> _Required work_: A line counts if it contains the string "from"; say how many such lines there are, giving only the number.

> _Dataset rows_:
** Start **

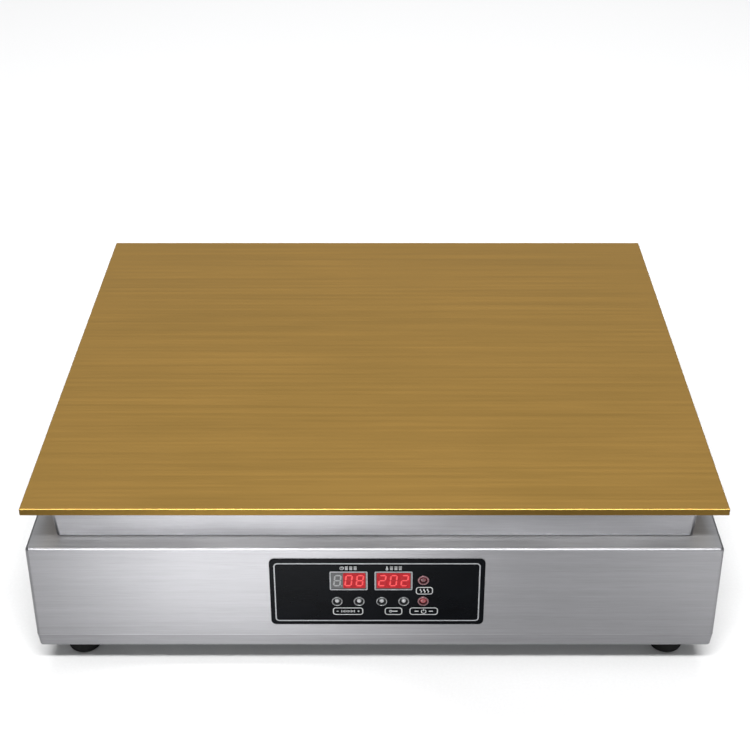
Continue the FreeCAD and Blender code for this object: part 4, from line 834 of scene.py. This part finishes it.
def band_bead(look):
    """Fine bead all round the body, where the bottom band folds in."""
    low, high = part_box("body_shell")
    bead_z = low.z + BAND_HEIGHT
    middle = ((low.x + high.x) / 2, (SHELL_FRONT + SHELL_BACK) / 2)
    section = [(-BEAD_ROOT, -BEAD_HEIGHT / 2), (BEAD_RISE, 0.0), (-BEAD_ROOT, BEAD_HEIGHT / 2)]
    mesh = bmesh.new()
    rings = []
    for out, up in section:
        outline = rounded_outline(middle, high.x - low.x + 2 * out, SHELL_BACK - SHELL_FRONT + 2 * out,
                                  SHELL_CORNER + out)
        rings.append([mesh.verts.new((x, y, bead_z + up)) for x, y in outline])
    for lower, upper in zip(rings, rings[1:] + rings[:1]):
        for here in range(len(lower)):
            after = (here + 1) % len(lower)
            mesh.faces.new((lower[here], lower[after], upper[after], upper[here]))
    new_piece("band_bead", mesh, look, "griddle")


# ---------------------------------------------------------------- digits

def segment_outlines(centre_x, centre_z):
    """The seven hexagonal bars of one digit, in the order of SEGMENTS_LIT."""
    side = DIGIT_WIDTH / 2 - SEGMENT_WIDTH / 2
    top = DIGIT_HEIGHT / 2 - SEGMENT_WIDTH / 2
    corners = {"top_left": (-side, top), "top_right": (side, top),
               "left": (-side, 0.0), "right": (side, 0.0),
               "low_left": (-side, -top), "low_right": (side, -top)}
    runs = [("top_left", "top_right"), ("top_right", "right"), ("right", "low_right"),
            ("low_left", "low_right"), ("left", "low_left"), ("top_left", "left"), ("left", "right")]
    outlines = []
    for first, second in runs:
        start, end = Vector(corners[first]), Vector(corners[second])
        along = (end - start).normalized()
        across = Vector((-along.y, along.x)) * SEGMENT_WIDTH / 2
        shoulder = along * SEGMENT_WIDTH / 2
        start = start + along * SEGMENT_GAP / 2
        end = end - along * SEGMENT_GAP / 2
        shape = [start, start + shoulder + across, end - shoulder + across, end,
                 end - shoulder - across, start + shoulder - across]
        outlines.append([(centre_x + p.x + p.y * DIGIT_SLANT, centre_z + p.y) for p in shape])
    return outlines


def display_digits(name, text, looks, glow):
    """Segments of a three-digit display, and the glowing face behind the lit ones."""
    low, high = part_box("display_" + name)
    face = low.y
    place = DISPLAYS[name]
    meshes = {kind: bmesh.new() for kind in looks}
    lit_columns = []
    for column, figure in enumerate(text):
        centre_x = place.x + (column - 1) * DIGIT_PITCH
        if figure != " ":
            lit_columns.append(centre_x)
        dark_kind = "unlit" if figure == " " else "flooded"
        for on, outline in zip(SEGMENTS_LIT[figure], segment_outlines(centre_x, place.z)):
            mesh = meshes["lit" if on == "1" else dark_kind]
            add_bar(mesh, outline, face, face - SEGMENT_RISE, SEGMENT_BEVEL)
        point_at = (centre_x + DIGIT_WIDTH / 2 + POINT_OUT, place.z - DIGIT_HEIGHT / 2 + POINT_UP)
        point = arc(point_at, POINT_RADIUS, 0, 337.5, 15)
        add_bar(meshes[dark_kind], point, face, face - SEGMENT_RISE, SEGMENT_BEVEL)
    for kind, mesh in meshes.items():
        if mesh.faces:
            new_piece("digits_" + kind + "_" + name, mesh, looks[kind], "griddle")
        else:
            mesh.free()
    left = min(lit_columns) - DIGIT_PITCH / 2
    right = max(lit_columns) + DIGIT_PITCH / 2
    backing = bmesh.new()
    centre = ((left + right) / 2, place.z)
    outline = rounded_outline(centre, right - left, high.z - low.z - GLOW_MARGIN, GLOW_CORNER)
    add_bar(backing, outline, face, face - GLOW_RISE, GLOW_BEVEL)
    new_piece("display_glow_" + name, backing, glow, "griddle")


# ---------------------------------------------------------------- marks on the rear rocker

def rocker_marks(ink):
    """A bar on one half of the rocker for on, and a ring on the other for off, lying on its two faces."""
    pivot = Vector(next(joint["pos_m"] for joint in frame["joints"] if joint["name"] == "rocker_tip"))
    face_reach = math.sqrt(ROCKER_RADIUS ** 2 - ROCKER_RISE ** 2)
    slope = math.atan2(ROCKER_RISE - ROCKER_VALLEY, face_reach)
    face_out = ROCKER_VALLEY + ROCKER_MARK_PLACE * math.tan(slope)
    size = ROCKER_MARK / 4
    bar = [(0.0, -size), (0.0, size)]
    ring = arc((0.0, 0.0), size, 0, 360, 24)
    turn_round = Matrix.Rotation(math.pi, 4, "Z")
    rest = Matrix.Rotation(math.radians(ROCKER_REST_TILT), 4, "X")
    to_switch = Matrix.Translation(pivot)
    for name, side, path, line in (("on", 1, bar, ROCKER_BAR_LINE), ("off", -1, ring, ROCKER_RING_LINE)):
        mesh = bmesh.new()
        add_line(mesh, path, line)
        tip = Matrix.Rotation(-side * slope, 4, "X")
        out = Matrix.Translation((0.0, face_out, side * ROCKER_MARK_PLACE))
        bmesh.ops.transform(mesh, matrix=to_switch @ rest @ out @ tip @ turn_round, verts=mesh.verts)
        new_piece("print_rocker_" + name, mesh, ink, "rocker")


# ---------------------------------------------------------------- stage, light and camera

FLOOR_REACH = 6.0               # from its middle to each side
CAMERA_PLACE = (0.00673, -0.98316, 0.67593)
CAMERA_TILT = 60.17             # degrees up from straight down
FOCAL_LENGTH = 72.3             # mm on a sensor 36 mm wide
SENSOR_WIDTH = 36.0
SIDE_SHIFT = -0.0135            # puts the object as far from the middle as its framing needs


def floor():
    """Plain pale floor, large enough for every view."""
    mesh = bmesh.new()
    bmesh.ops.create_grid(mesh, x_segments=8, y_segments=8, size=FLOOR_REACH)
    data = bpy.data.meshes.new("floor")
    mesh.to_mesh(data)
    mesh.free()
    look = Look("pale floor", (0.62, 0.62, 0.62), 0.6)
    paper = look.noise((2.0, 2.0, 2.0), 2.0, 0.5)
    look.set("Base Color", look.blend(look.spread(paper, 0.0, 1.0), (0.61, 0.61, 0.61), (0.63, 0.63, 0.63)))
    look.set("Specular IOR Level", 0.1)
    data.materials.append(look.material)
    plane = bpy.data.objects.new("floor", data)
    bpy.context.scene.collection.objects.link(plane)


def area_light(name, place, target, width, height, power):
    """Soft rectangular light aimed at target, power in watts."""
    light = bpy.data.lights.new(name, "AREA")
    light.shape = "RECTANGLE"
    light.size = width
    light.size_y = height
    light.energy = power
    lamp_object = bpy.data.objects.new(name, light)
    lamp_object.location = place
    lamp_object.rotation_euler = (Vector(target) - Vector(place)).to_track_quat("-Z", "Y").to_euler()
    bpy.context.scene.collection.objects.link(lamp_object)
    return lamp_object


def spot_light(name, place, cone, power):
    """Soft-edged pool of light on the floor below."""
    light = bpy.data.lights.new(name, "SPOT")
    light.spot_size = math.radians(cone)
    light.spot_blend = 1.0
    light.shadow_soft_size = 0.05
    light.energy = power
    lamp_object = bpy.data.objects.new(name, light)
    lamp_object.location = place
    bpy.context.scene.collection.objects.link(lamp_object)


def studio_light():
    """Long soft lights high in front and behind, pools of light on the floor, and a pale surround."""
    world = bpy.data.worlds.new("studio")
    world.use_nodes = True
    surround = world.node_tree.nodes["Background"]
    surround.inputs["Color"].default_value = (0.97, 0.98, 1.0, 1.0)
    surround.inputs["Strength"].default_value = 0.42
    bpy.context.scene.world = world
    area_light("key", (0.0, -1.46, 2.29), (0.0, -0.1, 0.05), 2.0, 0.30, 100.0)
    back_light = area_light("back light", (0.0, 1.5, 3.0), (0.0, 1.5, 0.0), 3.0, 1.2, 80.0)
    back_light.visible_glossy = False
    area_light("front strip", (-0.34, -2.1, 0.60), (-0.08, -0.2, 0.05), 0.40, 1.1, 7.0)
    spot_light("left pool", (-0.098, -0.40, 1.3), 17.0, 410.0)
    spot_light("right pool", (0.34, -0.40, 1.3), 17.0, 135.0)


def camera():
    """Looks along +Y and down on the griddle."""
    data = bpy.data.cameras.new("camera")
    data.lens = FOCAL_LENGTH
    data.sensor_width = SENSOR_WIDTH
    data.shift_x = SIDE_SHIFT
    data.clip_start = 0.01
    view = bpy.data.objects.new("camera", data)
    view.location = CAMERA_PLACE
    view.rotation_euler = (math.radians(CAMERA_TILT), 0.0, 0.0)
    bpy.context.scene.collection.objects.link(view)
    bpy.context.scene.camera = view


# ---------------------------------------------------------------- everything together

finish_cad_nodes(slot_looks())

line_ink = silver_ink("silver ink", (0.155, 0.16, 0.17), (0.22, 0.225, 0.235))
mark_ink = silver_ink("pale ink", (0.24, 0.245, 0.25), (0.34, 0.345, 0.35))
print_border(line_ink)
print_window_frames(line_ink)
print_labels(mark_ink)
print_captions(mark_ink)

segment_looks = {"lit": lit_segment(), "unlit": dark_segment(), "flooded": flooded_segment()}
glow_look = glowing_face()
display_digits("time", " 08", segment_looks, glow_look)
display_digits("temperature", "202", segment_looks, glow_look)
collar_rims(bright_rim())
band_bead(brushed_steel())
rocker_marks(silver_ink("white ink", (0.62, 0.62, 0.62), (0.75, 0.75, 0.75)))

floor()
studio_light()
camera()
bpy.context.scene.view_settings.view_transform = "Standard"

** End **
** Start **

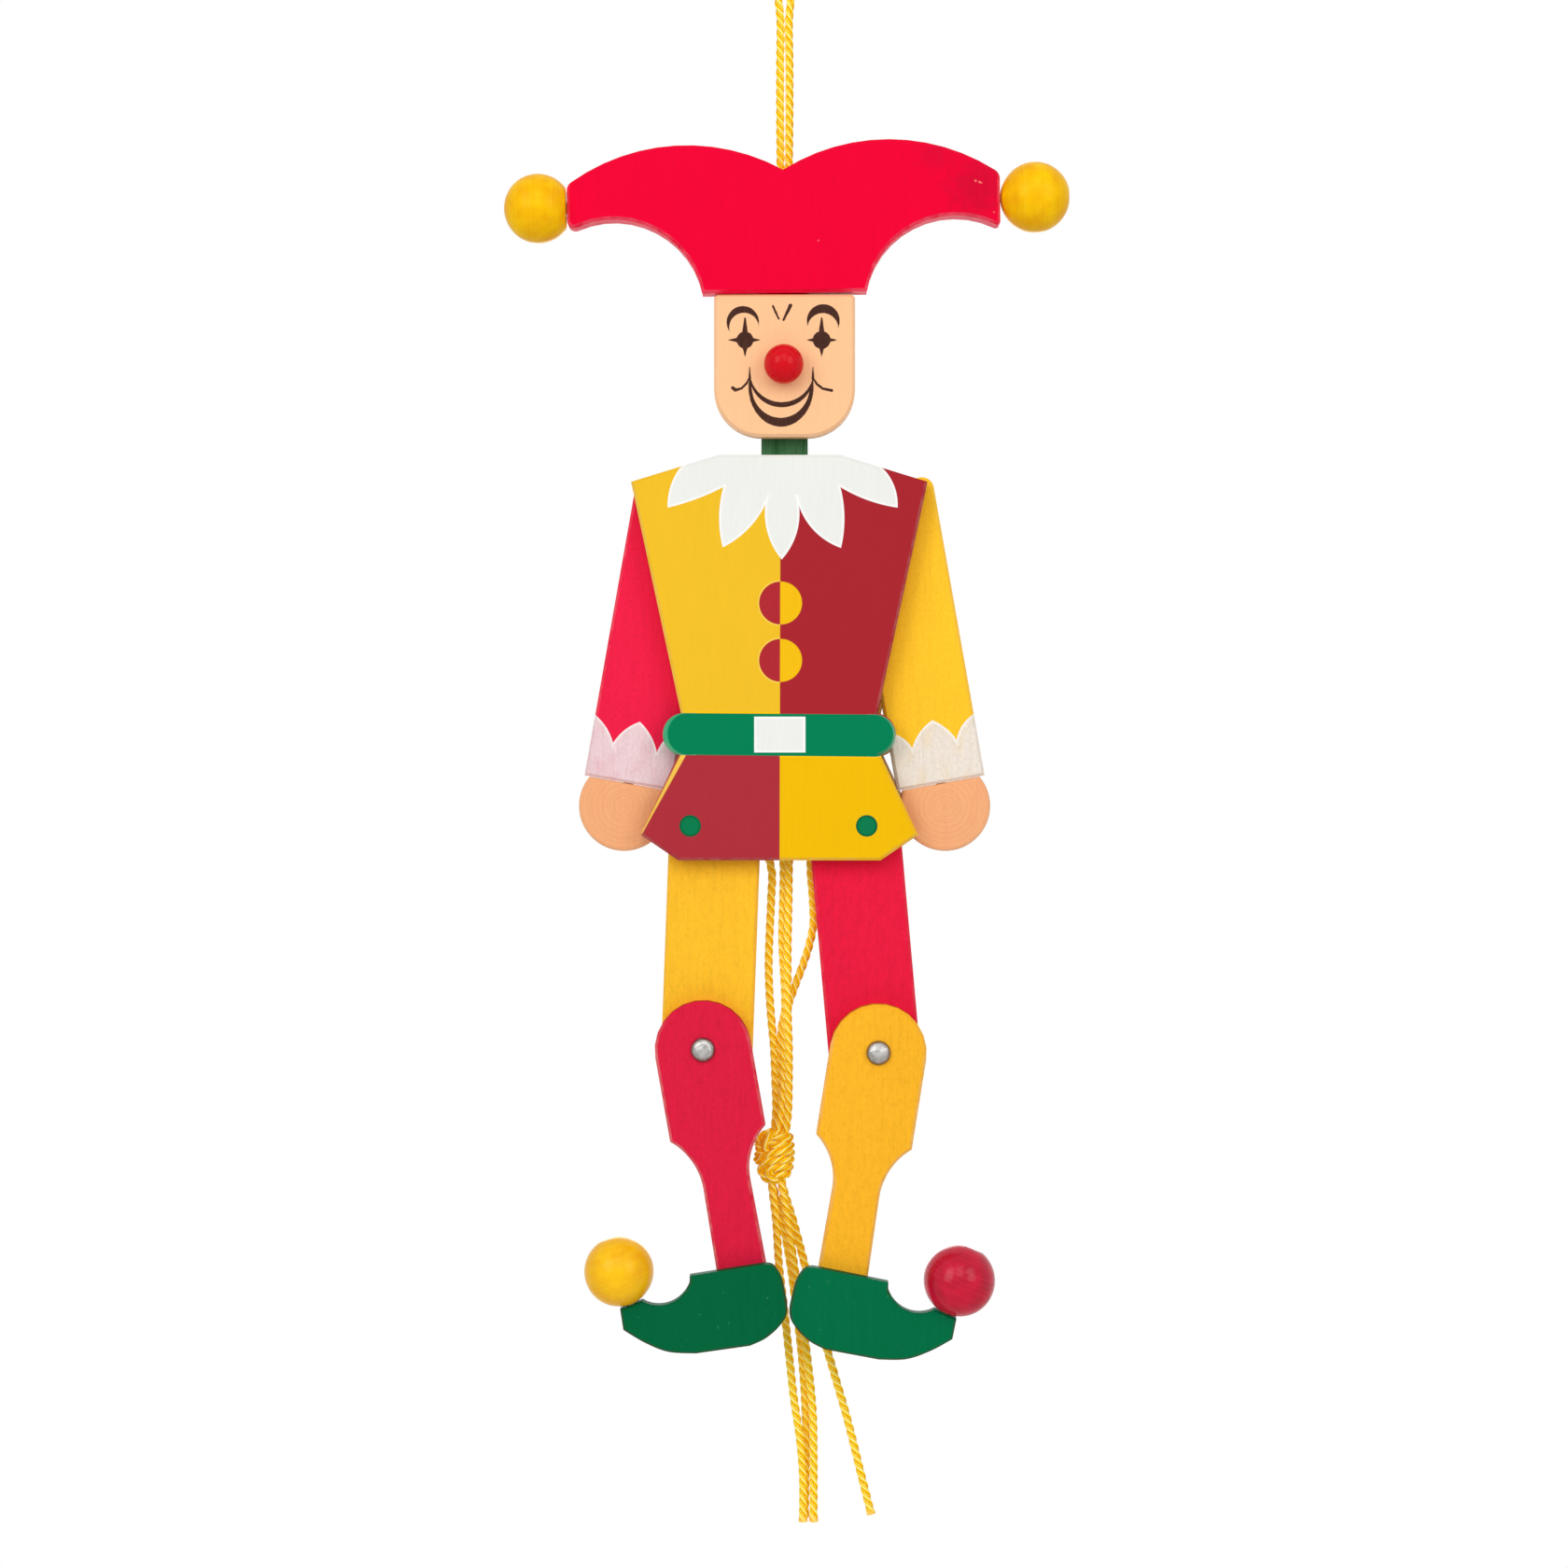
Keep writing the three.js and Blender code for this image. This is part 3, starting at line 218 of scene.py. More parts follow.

** End **
** Start **

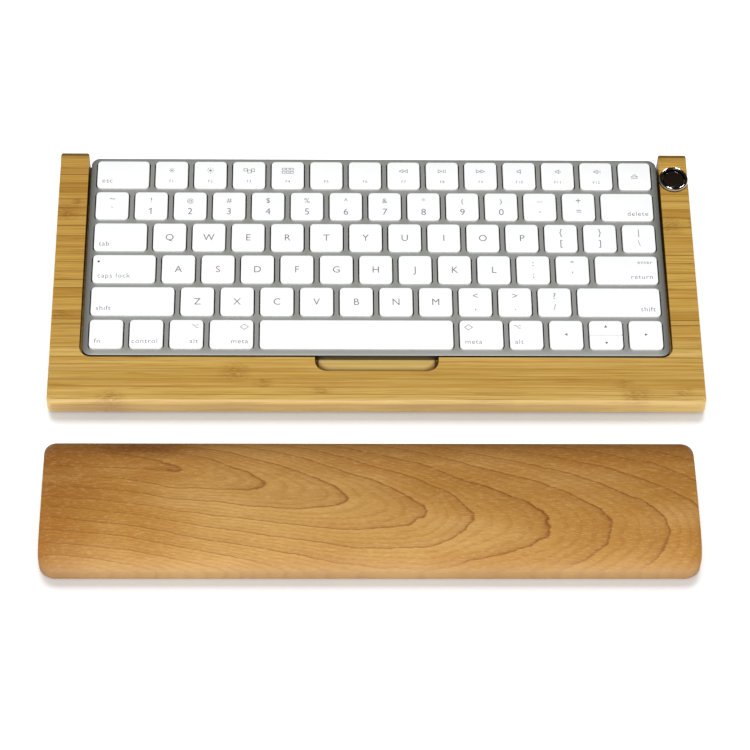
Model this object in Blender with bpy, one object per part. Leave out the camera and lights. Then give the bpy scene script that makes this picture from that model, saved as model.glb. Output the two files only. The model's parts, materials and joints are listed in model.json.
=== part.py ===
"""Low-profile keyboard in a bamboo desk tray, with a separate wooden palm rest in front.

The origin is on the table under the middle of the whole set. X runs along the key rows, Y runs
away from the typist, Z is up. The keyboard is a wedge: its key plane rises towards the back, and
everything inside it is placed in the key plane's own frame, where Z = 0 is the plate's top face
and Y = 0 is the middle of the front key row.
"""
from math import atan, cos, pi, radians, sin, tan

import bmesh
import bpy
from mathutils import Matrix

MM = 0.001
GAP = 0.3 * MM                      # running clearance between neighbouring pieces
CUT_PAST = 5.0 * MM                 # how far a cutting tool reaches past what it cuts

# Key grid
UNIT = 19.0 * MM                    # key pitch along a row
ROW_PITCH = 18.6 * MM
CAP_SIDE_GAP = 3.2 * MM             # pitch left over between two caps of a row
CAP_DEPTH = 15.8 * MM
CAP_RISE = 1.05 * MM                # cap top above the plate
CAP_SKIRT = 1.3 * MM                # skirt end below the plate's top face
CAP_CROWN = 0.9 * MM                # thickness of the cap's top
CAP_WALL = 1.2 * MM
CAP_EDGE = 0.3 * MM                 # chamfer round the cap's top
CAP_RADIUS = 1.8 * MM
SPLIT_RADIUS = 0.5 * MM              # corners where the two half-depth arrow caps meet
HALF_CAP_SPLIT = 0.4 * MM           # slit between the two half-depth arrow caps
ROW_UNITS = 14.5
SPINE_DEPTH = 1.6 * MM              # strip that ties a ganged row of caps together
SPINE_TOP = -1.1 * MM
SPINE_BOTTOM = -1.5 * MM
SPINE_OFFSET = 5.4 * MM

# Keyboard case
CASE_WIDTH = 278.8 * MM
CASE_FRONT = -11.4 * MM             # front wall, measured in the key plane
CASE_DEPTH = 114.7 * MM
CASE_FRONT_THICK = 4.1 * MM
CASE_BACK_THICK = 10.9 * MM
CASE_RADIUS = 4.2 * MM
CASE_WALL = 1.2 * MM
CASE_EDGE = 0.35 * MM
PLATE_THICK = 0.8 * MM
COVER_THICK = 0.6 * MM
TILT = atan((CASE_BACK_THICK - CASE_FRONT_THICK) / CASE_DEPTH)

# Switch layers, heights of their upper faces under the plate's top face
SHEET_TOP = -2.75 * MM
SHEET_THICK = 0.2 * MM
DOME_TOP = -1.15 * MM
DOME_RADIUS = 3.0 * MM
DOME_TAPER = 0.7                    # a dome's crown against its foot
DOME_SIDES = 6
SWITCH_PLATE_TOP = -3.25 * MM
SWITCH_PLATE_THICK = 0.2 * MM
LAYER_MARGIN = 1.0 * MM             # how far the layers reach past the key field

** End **

> _Result for this exercise_: 8